_Given request_: Write out the whole listing, matching it exactly.
::::::::::
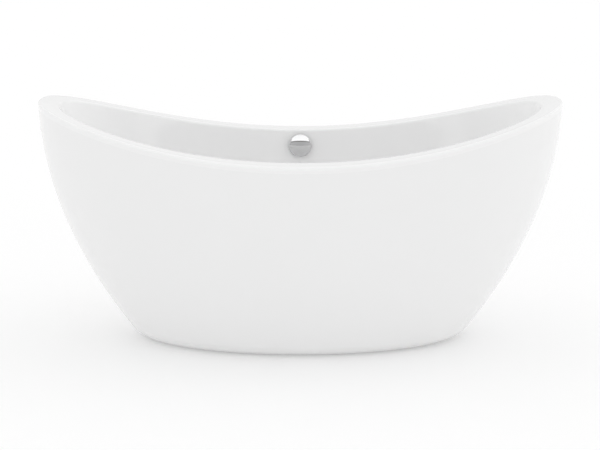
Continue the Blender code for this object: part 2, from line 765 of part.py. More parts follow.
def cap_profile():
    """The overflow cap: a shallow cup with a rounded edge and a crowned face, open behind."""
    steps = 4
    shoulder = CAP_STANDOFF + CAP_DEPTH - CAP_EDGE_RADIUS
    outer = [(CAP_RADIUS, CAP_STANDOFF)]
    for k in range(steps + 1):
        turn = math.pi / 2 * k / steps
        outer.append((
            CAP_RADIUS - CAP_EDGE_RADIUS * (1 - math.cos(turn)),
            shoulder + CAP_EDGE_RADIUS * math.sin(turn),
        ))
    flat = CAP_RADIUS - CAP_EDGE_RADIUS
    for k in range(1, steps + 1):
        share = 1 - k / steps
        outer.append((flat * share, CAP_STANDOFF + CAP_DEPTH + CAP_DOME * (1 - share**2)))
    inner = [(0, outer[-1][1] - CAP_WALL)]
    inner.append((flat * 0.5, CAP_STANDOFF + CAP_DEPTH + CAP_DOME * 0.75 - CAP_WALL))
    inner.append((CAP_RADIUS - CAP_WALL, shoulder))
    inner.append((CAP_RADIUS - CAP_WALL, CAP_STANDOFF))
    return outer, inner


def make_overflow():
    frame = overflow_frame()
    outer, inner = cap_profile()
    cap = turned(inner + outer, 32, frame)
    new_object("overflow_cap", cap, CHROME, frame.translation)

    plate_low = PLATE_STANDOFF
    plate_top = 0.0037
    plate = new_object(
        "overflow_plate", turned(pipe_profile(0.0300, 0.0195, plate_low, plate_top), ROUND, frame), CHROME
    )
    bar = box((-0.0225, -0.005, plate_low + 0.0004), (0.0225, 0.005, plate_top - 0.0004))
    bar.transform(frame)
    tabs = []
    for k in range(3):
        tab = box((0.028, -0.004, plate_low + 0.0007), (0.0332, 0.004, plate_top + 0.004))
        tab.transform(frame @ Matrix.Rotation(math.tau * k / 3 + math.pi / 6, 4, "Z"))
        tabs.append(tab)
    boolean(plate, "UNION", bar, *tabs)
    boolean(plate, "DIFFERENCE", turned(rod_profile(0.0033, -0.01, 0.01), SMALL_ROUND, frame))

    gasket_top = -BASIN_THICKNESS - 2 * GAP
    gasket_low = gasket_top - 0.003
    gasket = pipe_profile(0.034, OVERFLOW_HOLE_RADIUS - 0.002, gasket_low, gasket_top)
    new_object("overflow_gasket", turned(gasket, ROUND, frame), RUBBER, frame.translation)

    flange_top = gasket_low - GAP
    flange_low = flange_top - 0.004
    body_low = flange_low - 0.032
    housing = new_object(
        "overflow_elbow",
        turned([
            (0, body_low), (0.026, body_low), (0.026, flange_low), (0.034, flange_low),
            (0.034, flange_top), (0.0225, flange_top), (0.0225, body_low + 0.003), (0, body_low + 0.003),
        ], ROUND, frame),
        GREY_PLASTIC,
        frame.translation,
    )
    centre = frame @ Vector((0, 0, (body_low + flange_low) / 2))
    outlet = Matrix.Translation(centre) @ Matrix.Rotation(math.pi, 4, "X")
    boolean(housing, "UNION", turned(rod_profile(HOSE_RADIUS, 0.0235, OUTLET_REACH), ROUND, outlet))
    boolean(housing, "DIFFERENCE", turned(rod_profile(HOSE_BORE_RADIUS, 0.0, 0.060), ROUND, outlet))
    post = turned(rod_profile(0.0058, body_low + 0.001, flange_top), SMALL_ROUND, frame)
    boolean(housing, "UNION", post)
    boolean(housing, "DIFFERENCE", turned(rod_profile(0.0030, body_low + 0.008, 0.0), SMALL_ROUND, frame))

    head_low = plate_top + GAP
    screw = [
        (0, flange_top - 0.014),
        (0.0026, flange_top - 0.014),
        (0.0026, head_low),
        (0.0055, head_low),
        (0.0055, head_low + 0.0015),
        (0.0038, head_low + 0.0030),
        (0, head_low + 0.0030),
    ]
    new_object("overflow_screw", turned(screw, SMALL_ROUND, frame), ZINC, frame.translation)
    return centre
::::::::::
_Solution to this problem_:
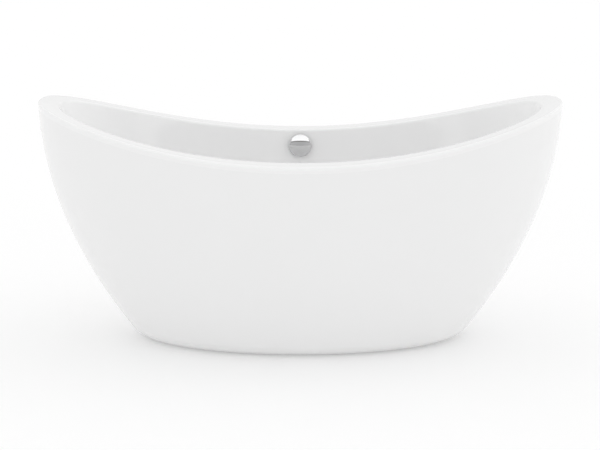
Continue the Blender code for this object: part 2, from line 765 of part.py. More parts follow.
def cap_profile():
    """The overflow cap: a shallow cup with a rounded edge and a crowned face, open behind."""
    steps = 4
    shoulder = CAP_STANDOFF + CAP_DEPTH - CAP_EDGE_RADIUS
    outer = [(CAP_RADIUS, CAP_STANDOFF)]
    for k in range(steps + 1):
        turn = math.pi / 2 * k / steps
        outer.append((
            CAP_RADIUS - CAP_EDGE_RADIUS * (1 - math.cos(turn)),
            shoulder + CAP_EDGE_RADIUS * math.sin(turn),
        ))
    flat = CAP_RADIUS - CAP_EDGE_RADIUS
    for k in range(1, steps + 1):
        share = 1 - k / steps
        outer.append((flat * share, CAP_STANDOFF + CAP_DEPTH + CAP_DOME * (1 - share**2)))
    inner = [(0, outer[-1][1] - CAP_WALL)]
    inner.append((flat * 0.5, CAP_STANDOFF + CAP_DEPTH + CAP_DOME * 0.75 - CAP_WALL))
    inner.append((CAP_RADIUS - CAP_WALL, shoulder))
    inner.append((CAP_RADIUS - CAP_WALL, CAP_STANDOFF))
    return outer, inner


def make_overflow():
    frame = overflow_frame()
    outer, inner = cap_profile()
    cap = turned(inner + outer, 32, frame)
    new_object("overflow_cap", cap, CHROME, frame.translation)

    plate_low = PLATE_STANDOFF
    plate_top = 0.0037
    plate = new_object(
        "overflow_plate", turned(pipe_profile(0.0300, 0.0195, plate_low, plate_top), ROUND, frame), CHROME
    )
    bar = box((-0.0225, -0.005, plate_low + 0.0004), (0.0225, 0.005, plate_top - 0.0004))
    bar.transform(frame)
    tabs = []
    for k in range(3):
        tab = box((0.028, -0.004, plate_low + 0.0007), (0.0332, 0.004, plate_top + 0.004))
        tab.transform(frame @ Matrix.Rotation(math.tau * k / 3 + math.pi / 6, 4, "Z"))
        tabs.append(tab)
    boolean(plate, "UNION", bar, *tabs)
    boolean(plate, "DIFFERENCE", turned(rod_profile(0.0033, -0.01, 0.01), SMALL_ROUND, frame))

    gasket_top = -BASIN_THICKNESS - 2 * GAP
    gasket_low = gasket_top - 0.003
    gasket = pipe_profile(0.034, OVERFLOW_HOLE_RADIUS - 0.002, gasket_low, gasket_top)
    new_object("overflow_gasket", turned(gasket, ROUND, frame), RUBBER, frame.translation)

    flange_top = gasket_low - GAP
    flange_low = flange_top - 0.004
    body_low = flange_low - 0.032
    housing = new_object(
        "overflow_elbow",
        turned([
            (0, body_low), (0.026, body_low), (0.026, flange_low), (0.034, flange_low),
            (0.034, flange_top), (0.0225, flange_top), (0.0225, body_low + 0.003), (0, body_low + 0.003),
        ], ROUND, frame),
        GREY_PLASTIC,
        frame.translation,
    )
    centre = frame @ Vector((0, 0, (body_low + flange_low) / 2))
    outlet = Matrix.Translation(centre) @ Matrix.Rotation(math.pi, 4, "X")
    boolean(housing, "UNION", turned(rod_profile(HOSE_RADIUS, 0.0235, OUTLET_REACH), ROUND, outlet))
    boolean(housing, "DIFFERENCE", turned(rod_profile(HOSE_BORE_RADIUS, 0.0, 0.060), ROUND, outlet))
    post = turned(rod_profile(0.0058, body_low + 0.001, flange_top), SMALL_ROUND, frame)
    boolean(housing, "UNION", post)
    boolean(housing, "DIFFERENCE", turned(rod_profile(0.0030, body_low + 0.008, 0.0), SMALL_ROUND, frame))

    head_low = plate_top + GAP
    screw = [
        (0, flange_top - 0.014),
        (0.0026, flange_top - 0.014),
        (0.0026, head_low),
        (0.0055, head_low),
        (0.0055, head_low + 0.0015),
        (0.0038, head_low + 0.0030),
        (0, head_low + 0.0030),
    ]
    new_object("overflow_screw", turned(screw, SMALL_ROUND, frame), ZINC, frame.translation)
    return centre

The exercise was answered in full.